Richard Youngs, who runs the Madrid FRIDE think tank, focuses his "Europe's Decline and Fall" (Profile Books) on the failure of the European Union to play much of a role on the world. But he is quick to stress that the internal and external fates of the European project are intertwined.

"The lack of any coherent international identity for Europe will over time weaken Europe's internal bonds," he told this reporter in an interview last week.

"A new world order is forming and for its own sake and to defend its own interests Europe needs to have a seat at the table to help set the new international agenda, which means Europe has to know what it stands for and what it wants," he said.

He said that the EU will survive, citing "the institutional reflex" that has developed since the European Economic Community was launched with the treaty of Rome more than 50 years ago. But whether that survival will be meaningful, whether the grand project of European social and economic and political integration will continue, is the real question.

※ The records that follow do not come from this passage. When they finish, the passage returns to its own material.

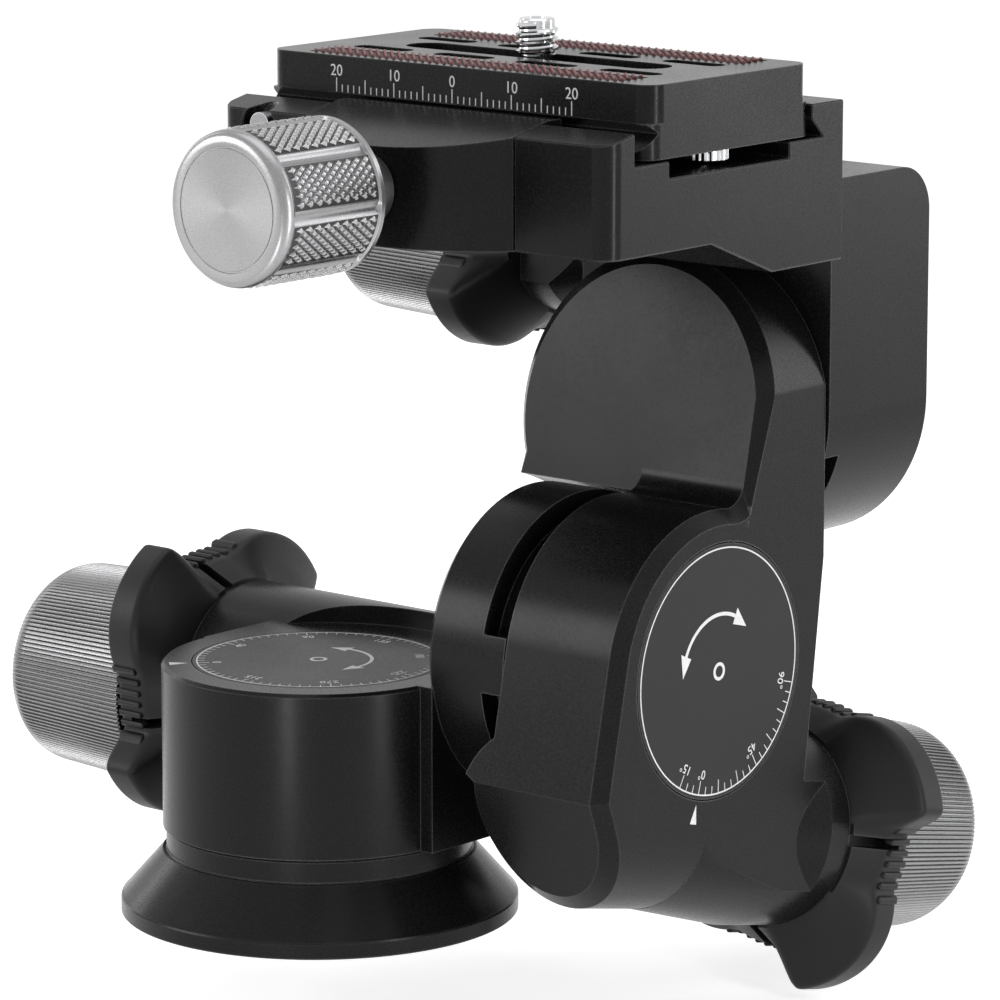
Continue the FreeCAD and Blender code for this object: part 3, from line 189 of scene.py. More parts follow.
def metal_finish(name, dark, light, metallic, rough_low, rough_high, grain_scale, bump, edge_highlight_colour,
                 edge_radius=0.00035, specular=0.5):
    """Blasted or machined metal: fine grain in colour, gloss and bump, and a painted edge highlight: paler colour
    along the edges, in patches set by broad noise.
    """
    material, shader, add, link = new_material(name)
    coords = add("ShaderNodeTexCoord").outputs["Object"]
    fine = grain(add, coords, grain_scale)
    broad = grain(add, coords, 60.0, 3.0)
    colour = mixed_colour(add, fine, dark, light)
    edge = edge_share(add, edge_radius)
    # Painted edge highlight: the paler edge colour is mixed in along the edges, broken up by broad noise.
    edge_highlight = add("ShaderNodeMath", {0: edge, 1: mapped(add, broad, 0.55, 1.0, 0.35, 0.65)}, operation="MULTIPLY")
    link(mixed_colour(add, edge_highlight.outputs[0], colour, edge_highlight_colour), "Base Color")
    rough = add("ShaderNodeMath", {0: mapped(add, fine, rough_low, rough_high, 0.3, 0.7),
                                   1: mapped(add, broad, -0.03, 0.03, 0.3, 0.7)}, operation="ADD")
    link(rough.outputs[0], "Roughness")
    shader.inputs["Metallic"].default_value = metallic
    shader.inputs["Specular IOR Level"].default_value = specular
    bumped(add, link, fine, bump)
    return material


def turned_finish(name, axis, centre, colour, roughness, ring_scale, bump, anisotropic=0.6):
    """Turned face: fine concentric rings round an axis, with a stretched highlight."""
    material, shader, add, link = new_material(name)
    coords = add("ShaderNodeTexCoord").outputs["Object"]
    offset = add("ShaderNodeVectorMath", {0: coords, 1: centre}, operation="SUBTRACT").outputs["Vector"]
    flat = [1.0, 1.0, 1.0]
    flat["XYZ".index(axis)] = 0.0
    flattened = add("ShaderNodeVectorMath", {0: offset, 1: flat}, operation="MULTIPLY").outputs["Vector"]
    radius = add("ShaderNodeVectorMath", {0: flattened}, operation="LENGTH").outputs["Value"]
    rings = add("ShaderNodeTexNoise", {"Scale": ring_scale, "Detail": 3.0, "W": radius}, noise_dimensions="1D")
    fine = grain(add, coords, 7000.0)
    link(mixed_colour(add, rings.outputs["Fac"], tuple(c * 0.86 for c in colour), colour), "Base Color")
    shader.inputs["Metallic"].default_value = 1.0
    link(mapped(add, fine, roughness - 0.05, roughness + 0.05, 0.3, 0.7), "Roughness")
    shader.inputs["Anisotropic"].default_value = anisotropic
    tangent = add("ShaderNodeTangent", direction_type="RADIAL", axis=axis)
    link(tangent.outputs["Tangent"], "Tangent")
    bumped(add, link, rings.outputs["Fac"], bump)
    return material


def printed_finish(name, colour):
    """Screen-printed ink: slightly uneven and matt."""
    material, _, add, link = new_material(name)
    coords = add("ShaderNodeTexCoord").outputs["Object"]
    speckle = grain(add, coords, 5000.0)
    link(mixed_colour(add, speckle, tuple(c * 0.85 for c in colour), colour), "Base Color")
    link(mapped(add, speckle, 0.45, 0.6), "Roughness")
    bumped(add, link, speckle, 0.1, 0.00001)
    return material


def rubber_finish(name, dark, light):
    """Grip rubber: fine pores, and a painted highlight that makes the crests of the ridges paler."""
    material, _, add, link = new_material(name)
    coords = add("ShaderNodeTexCoord").outputs["Object"]
    pores = grain(add, coords, 4500.0)
    height_along = add("ShaderNodeSeparateXYZ", {0: coords}).outputs["Z"]
    # Painted highlight: points near the top of the ridges are mixed towards the light colour.
    ridge = mapped(add, height_along, 0.0, 1.0, (PLATE_TOP - 0.25) * MM, (PLATE_TOP + 0.4) * MM)
    share = add("ShaderNodeMath", {0: ridge, 1: mapped(add, pores, 0.7, 1.0)}, operation="MULTIPLY").outputs[0]
    link(mixed_colour(add, share, dark, light), "Base Color")
    link(mapped(add, pores, 0.55, 0.75), "Roughness")
    bumped(add, link, pores, 0.3)
    return material


# In each metal finish, the last colour is the paler colour of its painted edge highlight.
BLACK = metal_finish("black_anodised_satin", (0.0015, 0.0015, 0.0016), (0.012, 0.012, 0.0125), 0.0,
                     0.20, 0.33, 3400.0, 0.16, (0.16, 0.16, 0.165), specular=0.14)
BLACK_DIAL = metal_finish("black_anodised_dial", (0.006, 0.006, 0.0065), (0.022, 0.022, 0.023), 0.0,
                          0.32, 0.46, 3600.0, 0.16, (0.12, 0.12, 0.125), specular=0.2)
COLLAR = metal_finish("black_collar_matt", (0.004, 0.004, 0.0043), (0.014, 0.014, 0.0145), 0.0,
                      0.38, 0.52, 3000.0, 0.4, (0.05, 0.05, 0.052), 0.0006, specular=0.22)
SILVER = metal_finish("aluminium_bead_blasted", (0.22, 0.22, 0.224), (0.34, 0.34, 0.347), 1.0,
                      0.26, 0.38, 4200.0, 0.25, (0.60, 0.60, 0.61))
# The drive knobs' own silver aluminium, made darker than SILVER: partly painted shade for their grooved, shaded
# look.
RIBBED = metal_finish("aluminium_ribbed_painted_shade", (0.13, 0.13, 0.133), (0.21, 0.21, 0.213), 1.0,
                      0.24, 0.36, 4200.0, 0.25, (0.45, 0.45, 0.455))
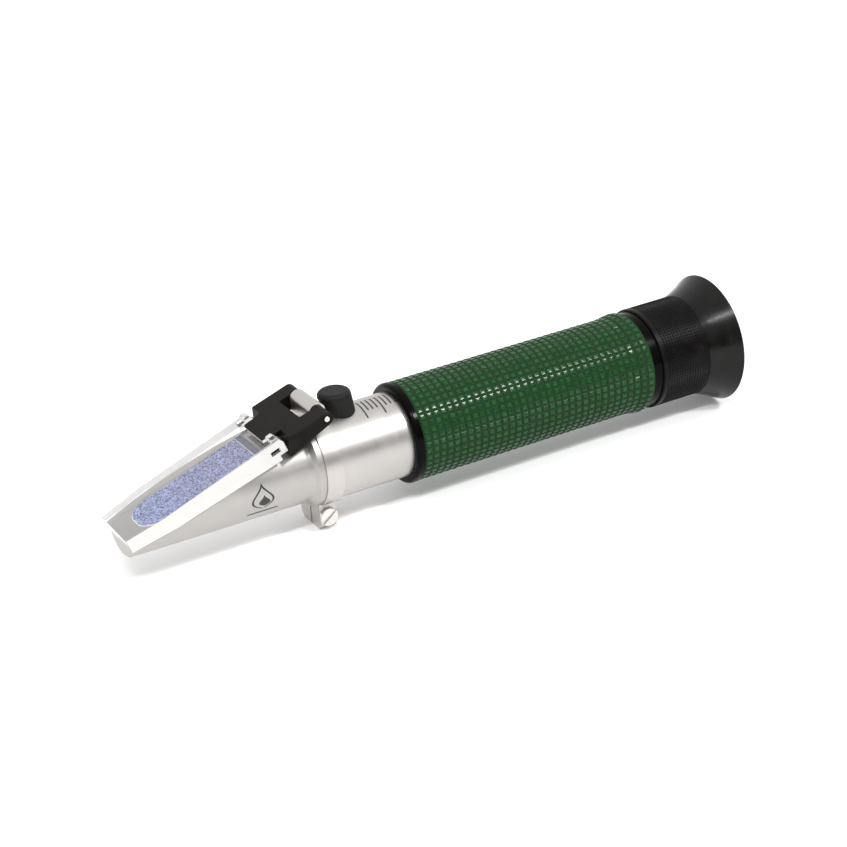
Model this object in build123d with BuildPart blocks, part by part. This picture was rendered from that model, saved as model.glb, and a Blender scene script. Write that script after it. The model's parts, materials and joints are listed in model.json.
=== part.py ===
from build123d import *
from math import cos, radians, sin, sqrt, tan
import os

# Hand-held brewing refractometer, millimetres. +X runs along the barrel towards the
# eyecup, +Z is up, and the origin is under the middle of the instrument, on the
# surface that it lies on.

# Barrel
axis_height = 17.0
tube_radius = 11.0
tube_bore = 10.0
tube_front = -34.2
tube_rear = 58.0
wall_gap = 0.03          # between pieces that are fitted tight in one another
running_gap = 0.05       # between pieces that turn or slide in one another

# Nose that carries the prism
nose_front = -84.0
nose_tip_radius = 9.4
nose_rear_radius = 9.6
flare_start = -37.9
rim_front = -35.7
rim_radius = 11.2
spigot_end = -28.6
light_bore = 4.8

# Prism and the sloping deck that it is let into
deck_angle = 17.57
deck_front = -84.09
deck_front_height = 11.31
prism_front = -79.1
prism_rear = -48.5
prism_half_width = 6.3
prism_floor = axis_height - 5.2
prism_corner = 5.2
baffle_thickness = 1.5
baffle_aperture = 4.2

# Daylight plate, in its own slope: along, across, and square to its upper face
plate_angle = 20.1
plate_tip = (-85.4, axis_height - 2.1)
plate_tip_half_width = 7.85
plate_half_width = 9.4
plate_taper_length = 12.0
plate_length = 41.8
plate_tip_thickness = 3.7
plate_rear_thickness = 5.55
plate_tail_thickness = 4.2
plate_tail_end = 44.0
plate_bevel_width = 0.25
plate_bevel_drop = 0.5
plate_window_start = 39.9
plate_window_end = 42.4
plate_window_height = 1.1
plate_ear_start = 41.2
plate_ear_end = 43.2
plate_ear_rise = 0.5

# Cover bracket and hinge
shoulder = -42.5
bracket_half_width = 10.9
bracket_low_height = 24.8
bracket_top_drop = 0.4
bracket_chamfer = 0.3
tongue_start = 40.3
tongue_thickness = 1.45
tongue_corner = 1.0
fork_half_width = 5.75
fork_start = 51.1
arm_radius = 1.7
prong_inner = 6.8
prong_width = 1.6
prong_start = 39.6
prong_height = 1.5
prong_drop = 3.4
pin_x = -32.3
pin_height = axis_height + 14.7
pin_radius = 0.75

# Clamp ring
ring_rear = -29.6
ring_radius = 11.55
knuckle_radius = 2.2
knuckle_half_width = 5.4
ear_half_width = 5.6
ear_front = -34.7
ear_rear = -30.5
ear_top = axis_height - 8.0
ear_split = 0.6
clamp_screw_x = -32.7
clamp_screw_height = axis_height - 13.3
clamp_screw_radius = 1.1
clamp_head_radius = 2.3
clamp_head_height = 1.0

# Calibration screw, its bush and the rubber cap over them
calibration_x = -23.5
bush_shank_radius = 1.9
bush_boss_radius = 2.25
spot_face_height = axis_height + 10.6
boss_top = axis_height + 12.6
screw_radius = 1.2
screw_tip = axis_height + 7.25
screw_top = axis_height + 12.0
slot_width = 0.5
slot_depth = 0.7
cap_low_centre = (calibration_x - 0.3, -0.6)
cap_low_radius = 3.6
cap_high_centre = (calibration_x - 1.9, 0)
cap_high_radius = 4.4
cap_low = axis_height + 9.5
cap_top = axis_height + 16.5
cap_cavity_radius = 2.35
cap_cavity_top = axis_height + 14.0

# Objective: a lens cell on two pivots, tilted by the calibration screw
cell_front = -21.5
cell_rear = -7.5
cell_radius = 6.7
cell_bore = 4.8
cell_seat = -17.0
cell_seat_radius = 5.4
cell_flat = 6.4
pivot_x = -9.0
pivot_radius = 0.6
pivot_outer = 8.9
pivot_inner = 5.6
mount_front = -5.5
mount_rear = 0.5
mount_bore = 6.9
mount_lug_front = -11.5
mount_lug_inner = 7.2
mount_lug_half_height = 1.6
strip_front = -25.5
strip_rear = -11.5
strip_half_width = 1.9
strip_thickness = 0.5
strip_screw_stations = (-15.2, -12.8)
spring_front = -20.0
spring_thickness = 0.3
spring_half_width = 1.5
spring_drop = 7.9

# Scale
reticle_mount_front = 24.5
reticle_mount_rear = 32.5
reticle_front = 27.0
reticle_thickness = 1.5
reticle_radius = 8.0
reticle_window = 6.8

# Grip
sleeve_front = -10.1
grip_front = -8.0
grip_bead_front = 55.9
grip_rear = 59.7
sleeve_rear = 62.2
sleeve_radius = 12.0
flange_radius = 13.0
band_radius = 12.8
grip_radius = 12.9
bead_radius = 13.4

# Eyepiece
bush_front = 50.0
bush_rear = 70.0
bush_thread_radius = 11.6
barrel_radius = 8.92
barrel_front = 48.5
barrel_rear = 78.5
barrel_bore = 6.3
lens_seat_radius = 7.3
field_seat = 53.0
eye_seat = 74.5
lens_ring_bore = 6.2
lens_ring_thickness = 1.0
collar_front = 72.9
collar_rear = 74.2
collar_radius = 10.6
guide_x = 64.6
guide_head_radius = 0.95
guide_shank_radius = 0.6
guide_slot_width = 2.0
guide_slot_front = 63.3
guide_top = 11.3

focus_front = 62.4
focus_rear = 76.7
focus_radius = 13.4
focus_thread_rear = 70.6
focus_shoulder_rear = 72.8
focus_shoulder_bore = 9.2
focus_cup_bore = 11.0
retainer_front = 74.3
retainer_rear = 75.6
cup_spigot_bore = 9.3
cup_rear = 85.4
cup_radius = 17.0
cup_rim = 1.0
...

"The turmoil associated with efforts to save the euro has brought to the surface the underlying magnitude of Europe's impending decline," argues Youngs in his provocative new book. The euro crisis, he claims, "seems to have cracked the very pillars of solidarity underpinning the EU."

And if the euro cannot hold, then the survival of the EU itself s an institution comes into questions. Again as Youngs writes, "European governments are scrambling to prevent the whole EU project collapsing."

One key issue for Youngs is the role of Germany. The dominant European economy, Germany has long been Europe's linchpin and guarantor. This was a price it was prepared to pay in the Cold War years when it was still divided and when the country had made the choice to reject Hitler's disastrous effort to forge a German Europe by force, and to seek an alternative identity in a Europeanized Germany.

But that idealism has died. What Jurgen Habermas, Germany's most prominent philosopher, calls "the new German intransigence" has been on uncomfortable display in the euro crisis. This spring, the Greek crisis was allowed to fester while Chancellor Angela Merkel refused any kind of bailout pending the outcome of a regional election on North Rhine-Westphalia. She lost, anyway.

This month, Merkel triggered the Irish crisis by asserting, whatever the eurozone guarantees to support its members' debts, that private bondholders must be prepared to take losses.

"Conscious of the diminishing room for political maneuver, these people shy away from farsighted goals and constructive political projects, let alone an undertaking like European unification," mourns Habermas in his essay "A Shared European Destiny." "The solipsistic and normatively depleted mindset of this self-absorbed colossus in the middle of Europe can no longer even guarantee that the unstable status quo in the EU will be preserved."

In a way, the eurozone crisis was made in Germany. Having spent 10 years holding down its wages to make its industry and its exports more competitive, Germany has built up massive trade surpluses. Just as China's cumulative trade surpluses have thrown the United States into crisis, so Germany's surpluses have done the same to its European partners, forcing them into chronic current account deficits.

And just like China, Germany has refused to spur more domestic consumption to ease its partners' plight. As Youngs puts it in his new book: "Germany claimed it would refuse point blank to contemplate a form of economic governance that would oblige it to stimulate demand in the name of assisting southern European countries."

Or in the words of Habermas, "The eurozone countries are heading toward a situation in which they will have to choose between a deepening of European cooperation and relinquishing the euro."

Or as the question was posed in last week's front-page headline Germany's top-selling daily Bild-Zeiting, "First the Greeks, then the Irish, then … will we end up having to pay for everyone in Europe?"

The problem is that this is a choice that Germany's government seems determined to avoid, fearful that either way spells political suicide.

"With a little political backbone, the crisis of the single currency can bring about what some once hoped for from a common European foreign policy, namely promoting a cross-border awareness of a shared European destiny," Habermas argued this year.

But he wrote in the dated rhetoric of a vanished era of German humility and idealism. Today's Europe no longer thinks in such terms. Instead, Youngs in his book quotes the Spanish diplomat Fidel Sendagorta who depicts Europe's shrunken vision -- if the EU survives -- as "A Greater Switzerland, downgrading our ambitions and using our energies to navigate our decline as safely as possible."